The Great Rewrite is not optional. The economic and competitive pressures to deploy autonomous agents will force this architectural evolution. Enterprises that attempt to shoehorn agentic systems onto legacy, human-centric infrastructure will fail. They will be outmaneuvered by competitors whose agent swarms operate with an efficiency and coordination that is simply impossible with the old stack. The choice is not if you will adopt this new stack, but how. You can assemble the disparate, high-performance components yourself and hope they cohere, or you can build upon a platform designed from the ground up to provide the memory, governance, and strategic orchestration that turns a swarm of agents into a unified, intelligent workforce.
FAQ: The AI Agent Software Stack
What is the "agent-native" software stack?

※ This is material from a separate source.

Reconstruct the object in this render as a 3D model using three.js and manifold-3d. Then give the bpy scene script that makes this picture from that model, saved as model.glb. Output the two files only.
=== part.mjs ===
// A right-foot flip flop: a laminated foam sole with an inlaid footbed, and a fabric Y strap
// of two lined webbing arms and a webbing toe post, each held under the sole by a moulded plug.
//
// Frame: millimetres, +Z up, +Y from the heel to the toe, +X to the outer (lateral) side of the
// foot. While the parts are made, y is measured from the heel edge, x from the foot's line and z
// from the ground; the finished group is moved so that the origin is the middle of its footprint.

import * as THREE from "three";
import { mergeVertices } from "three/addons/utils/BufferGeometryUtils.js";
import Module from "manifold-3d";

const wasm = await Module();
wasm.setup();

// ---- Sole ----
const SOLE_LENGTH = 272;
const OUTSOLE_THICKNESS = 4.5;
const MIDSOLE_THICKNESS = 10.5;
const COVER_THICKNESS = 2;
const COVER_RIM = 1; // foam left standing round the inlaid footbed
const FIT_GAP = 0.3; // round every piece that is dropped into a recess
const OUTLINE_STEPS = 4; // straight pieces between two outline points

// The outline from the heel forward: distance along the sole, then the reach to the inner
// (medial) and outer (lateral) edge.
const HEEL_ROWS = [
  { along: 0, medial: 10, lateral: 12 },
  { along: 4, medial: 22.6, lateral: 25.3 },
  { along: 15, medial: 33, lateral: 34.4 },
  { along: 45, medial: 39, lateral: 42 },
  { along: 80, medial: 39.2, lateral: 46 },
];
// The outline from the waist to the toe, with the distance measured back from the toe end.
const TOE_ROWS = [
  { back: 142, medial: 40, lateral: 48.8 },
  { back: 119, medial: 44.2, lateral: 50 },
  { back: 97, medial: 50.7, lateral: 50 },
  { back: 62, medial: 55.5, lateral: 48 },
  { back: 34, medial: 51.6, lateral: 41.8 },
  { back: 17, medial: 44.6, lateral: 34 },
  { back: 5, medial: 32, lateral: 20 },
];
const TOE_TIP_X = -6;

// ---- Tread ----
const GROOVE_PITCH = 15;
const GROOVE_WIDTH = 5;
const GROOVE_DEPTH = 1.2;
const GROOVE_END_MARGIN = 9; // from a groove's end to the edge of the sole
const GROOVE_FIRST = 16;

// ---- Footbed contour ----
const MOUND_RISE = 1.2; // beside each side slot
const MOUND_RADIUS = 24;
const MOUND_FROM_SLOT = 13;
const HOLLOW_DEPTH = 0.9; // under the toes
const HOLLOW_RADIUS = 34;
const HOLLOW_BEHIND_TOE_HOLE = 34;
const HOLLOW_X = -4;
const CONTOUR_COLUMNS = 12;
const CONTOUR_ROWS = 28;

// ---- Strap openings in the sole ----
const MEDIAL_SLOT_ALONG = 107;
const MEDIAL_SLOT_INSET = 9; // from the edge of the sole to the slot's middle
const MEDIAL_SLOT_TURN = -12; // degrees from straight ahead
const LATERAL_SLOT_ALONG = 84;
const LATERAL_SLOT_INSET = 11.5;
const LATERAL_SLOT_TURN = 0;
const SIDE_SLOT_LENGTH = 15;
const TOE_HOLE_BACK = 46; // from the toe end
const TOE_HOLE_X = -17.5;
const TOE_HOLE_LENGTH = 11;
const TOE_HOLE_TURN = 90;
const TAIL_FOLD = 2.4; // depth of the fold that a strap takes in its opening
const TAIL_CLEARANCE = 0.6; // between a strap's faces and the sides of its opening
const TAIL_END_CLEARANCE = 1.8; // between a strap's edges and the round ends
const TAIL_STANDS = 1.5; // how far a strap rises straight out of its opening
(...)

An agent-native stack is a new generation of software infrastructure designed for machine-to-machine interaction. It replaces human-centric tools like Git and Docker with hyper-optimized alternatives that prioritize token efficiency, low-latency execution, and high-concurrency operations, which are critical for swarms of autonomous AI agents.
Why is a simple vector database not enough for AI agents?
Vector search finds similar data but lacks relational context. A Semantic Graph, like Epsilla's, understands the relationships between entities (e.g., customers, code, tickets), providing agents the deep, structured knowledge needed for complex, multi-step tasks and ensuring their actions are strategically aligned with enterprise goals.
What is the Model Context Protocol (MCP)?
MCP is an emerging standard for governing AI agent actions. It functions like an identity and access management (IAM) system for AI, allowing for fine-grained control over which operations an agent can perform on specific resources. This is a critical component for enterprise security and operational safety.